How has this awareness of mental health issues come about in men? There is more awareness now through social media. Men are seeking help. “Lack of energy affects their work and their relationships. More and more men take to substance use/dependence (which was earlier called substance abuse),” says Dr Simi Waraich, one of the leading psychiatrists in the Tricity. “Men have the pressure of bringing money home. The work-from-home culture has exasperated men and women alike, there are more issues now with men having to share responsibilities with women, like looking after kids, old parents, etc,” she says.
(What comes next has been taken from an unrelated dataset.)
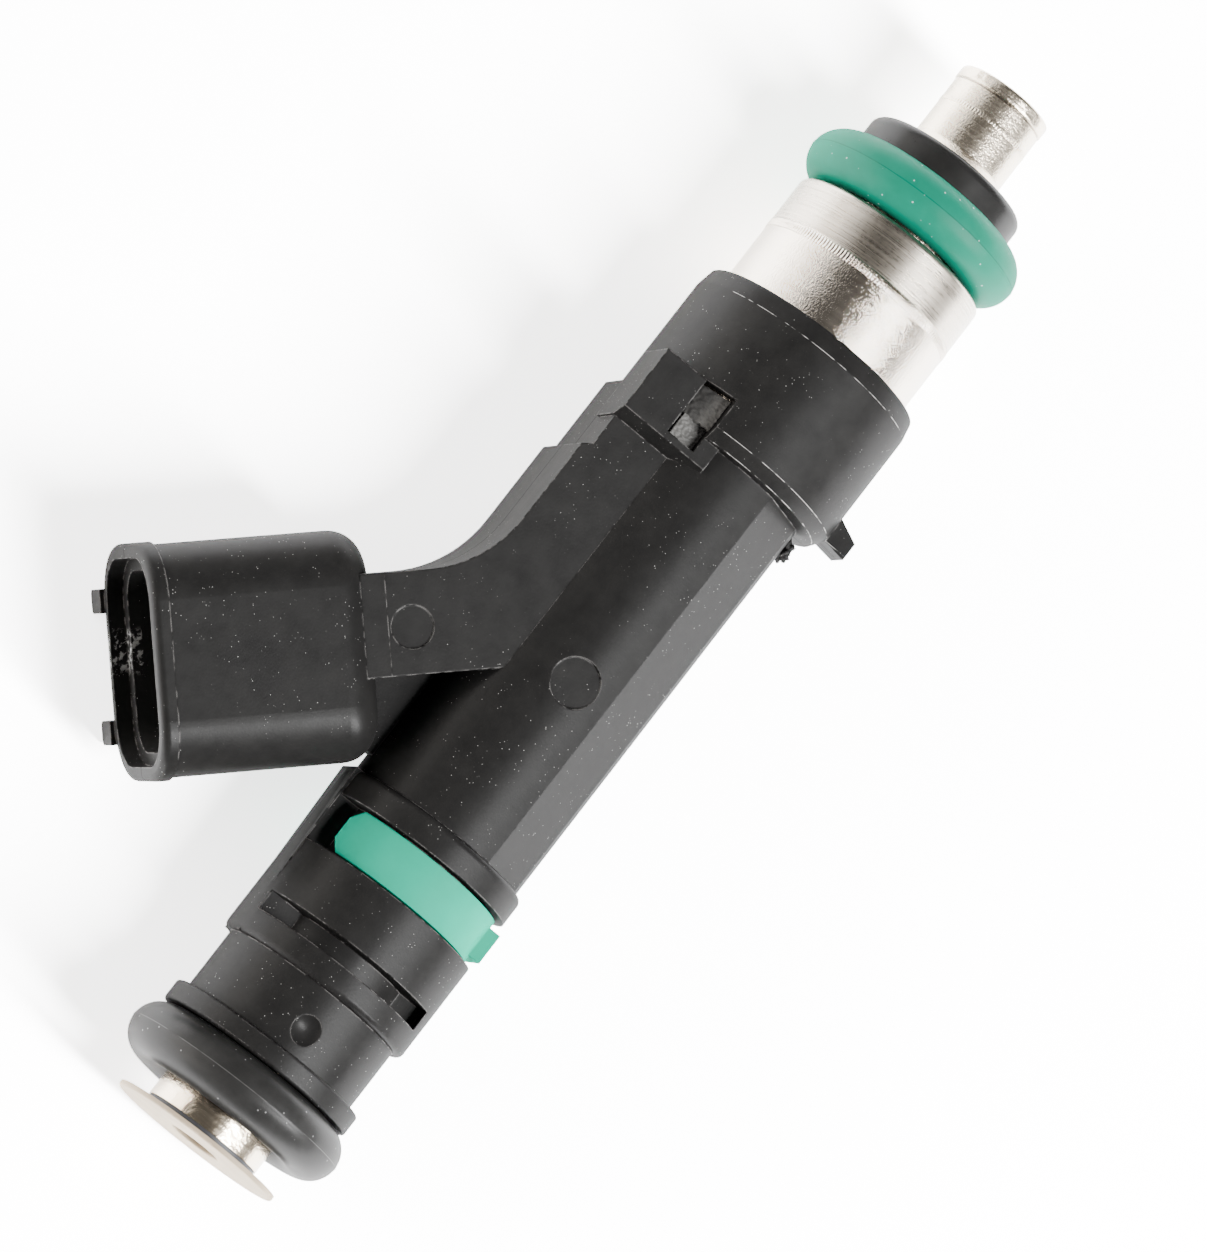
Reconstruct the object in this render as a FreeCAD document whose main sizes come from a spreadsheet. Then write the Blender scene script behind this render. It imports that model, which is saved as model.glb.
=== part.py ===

Men don’t cry is the norm we’ve always heard while growing up which resulted in men not seeking medical help. “This mentality is true for tier two and tier three towns and cities; in urban culture, a man is accompanied by his wife or parents to seek help,” says Dr Bibra.
However, a still relevant aspect in this context especially men in India is the male sufferer immediately questions, ‘you think I am mad?’ In the case of men, they don’t want to accept the mental health issue, while if the sufferer is a woman, it is the other way round, people around her impose on her that she is mad.
“Men who have mental health issues generally don’t realise or acknowledge the problem, when they do, it’s already late. They suffer badly, but they don’t share,” says Tanveer Thakur, a keen observer of social issues, based in Chandigarh.
So , does seeking psychiatrist’s help always come to your rescue? “Mental health practitioners mostly recommend lifestyle changes which if not done aggravates the problem”, says Thakur.
“Another matter of concern is late marriages, men and women are getting married in their forties, they find it difficult to handle children, the rigidity of their partners, and other underlying issues,” says Waraich, as one of the reasons with men and women floundering in marriages and affecting mental health.
“Most of the time, a man or a woman is not reporting physical abuse in a marriage because of fear of children being affected which is adding to the problem,” she says.